What is needed: Please write out the complete listing that follows, exactly as it reads.

═══ Collected data

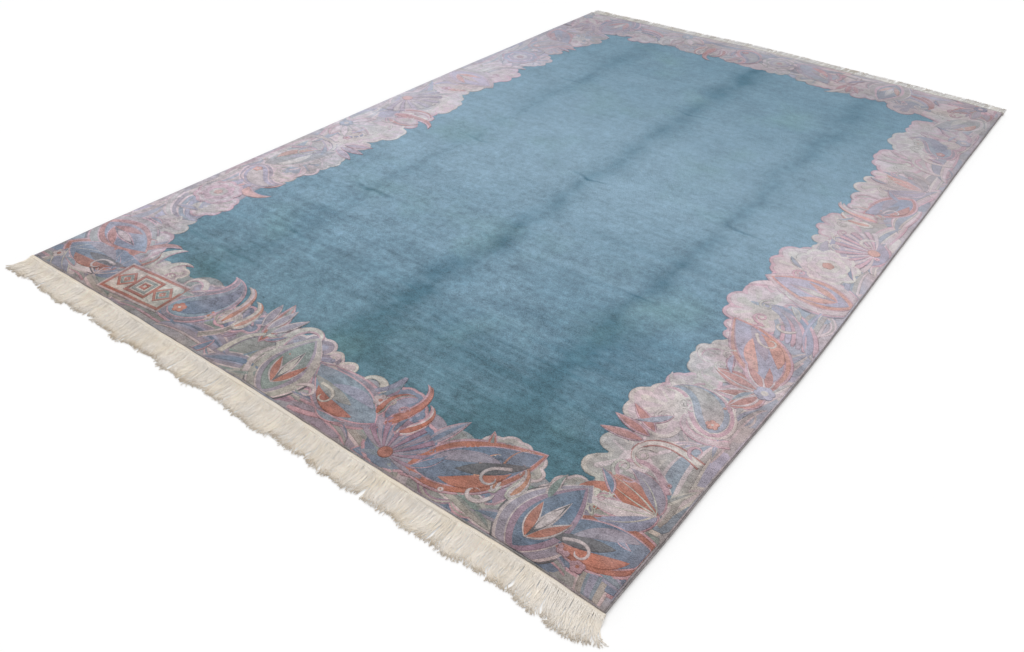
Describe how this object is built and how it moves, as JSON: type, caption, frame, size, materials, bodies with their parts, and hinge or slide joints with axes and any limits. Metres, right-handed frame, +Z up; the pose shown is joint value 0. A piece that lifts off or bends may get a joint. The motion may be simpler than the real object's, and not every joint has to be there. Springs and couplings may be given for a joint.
{
  "type": "hand-knotted wool rug",
  "caption": "Rectangular hand-knotted wool rug lying flat, with a plain field, a carved scrolling border, overcast sides and a cotton fringe at both ends.",
  "frame": {"origin": "on the floor, under the middle of the rug's outline with its fringes", "axes": "+X across the rug, from its left long side to its right long side; +Y along the warps, from the near fringe to the far fringe; +Z up, out of the pile"},
  "size_m": [2.0284, 3.1872, 0.014],
  "materials": {
    "pile_wool": "deep cut wool pile, teal blue field, soft lustre",
    "selvedge_wool": "wool yarn overcast, matt dark grey",
    "web_cotton": "plain-woven undyed cotton, matt",
    "fringe_cotton": "undyed cotton warp ends, loose and slightly curled, matt"
  },
  "bodies": {
    "root": {"rug_body": "pile_wool", "selvedge_left": "selvedge_wool", "selvedge_right": "selvedge_wool", "end_web_near": "web_cotton", "end_web_far": "web_cotton", "fringe_near": "fringe_cotton", "fringe_far": "fringe_cotton"}
  },
  "joints": []
}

══════

The result:
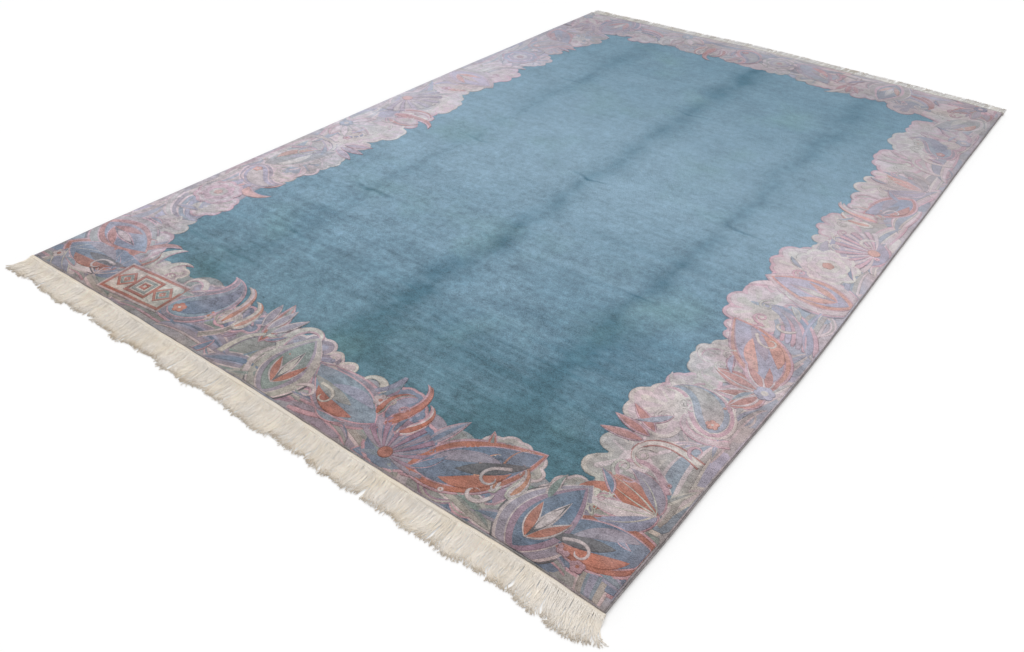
Describe how this object is built and how it moves, as JSON: type, caption, frame, size, materials, bodies with their parts, and hinge or slide joints with axes and any limits. Metres, right-handed frame, +Z up; the pose shown is joint value 0. A piece that lifts off or bends may get a joint. The motion may be simpler than the real object's, and not every joint has to be there. Springs and couplings may be given for a joint.
{
  "type": "hand-knotted wool rug",
  "caption": "Rectangular hand-knotted wool rug lying flat, with a plain field, a carved scrolling border, overcast sides and a cotton fringe at both ends.",
  "frame": {"origin": "on the floor, under the middle of the rug's outline with its fringes", "axes": "+X across the rug, from its left long side to its right long side; +Y along the warps, from the near fringe to the far fringe; +Z up, out of the pile"},
  "size_m": [2.0284, 3.1872, 0.014],
  "materials": {
    "pile_wool": "deep cut wool pile, teal blue field, soft lustre",
    "selvedge_wool": "wool yarn overcast, matt dark grey",
    "web_cotton": "plain-woven undyed cotton, matt",
    "fringe_cotton": "undyed cotton warp ends, loose and slightly curled, matt"
  },
  "bodies": {
    "root": {"rug_body": "pile_wool", "selvedge_left": "selvedge_wool", "selvedge_right": "selvedge_wool", "end_web_near": "web_cotton", "end_web_far": "web_cotton", "fringe_near": "fringe_cotton", "fringe_far": "fringe_cotton"}
  },
  "joints": []
}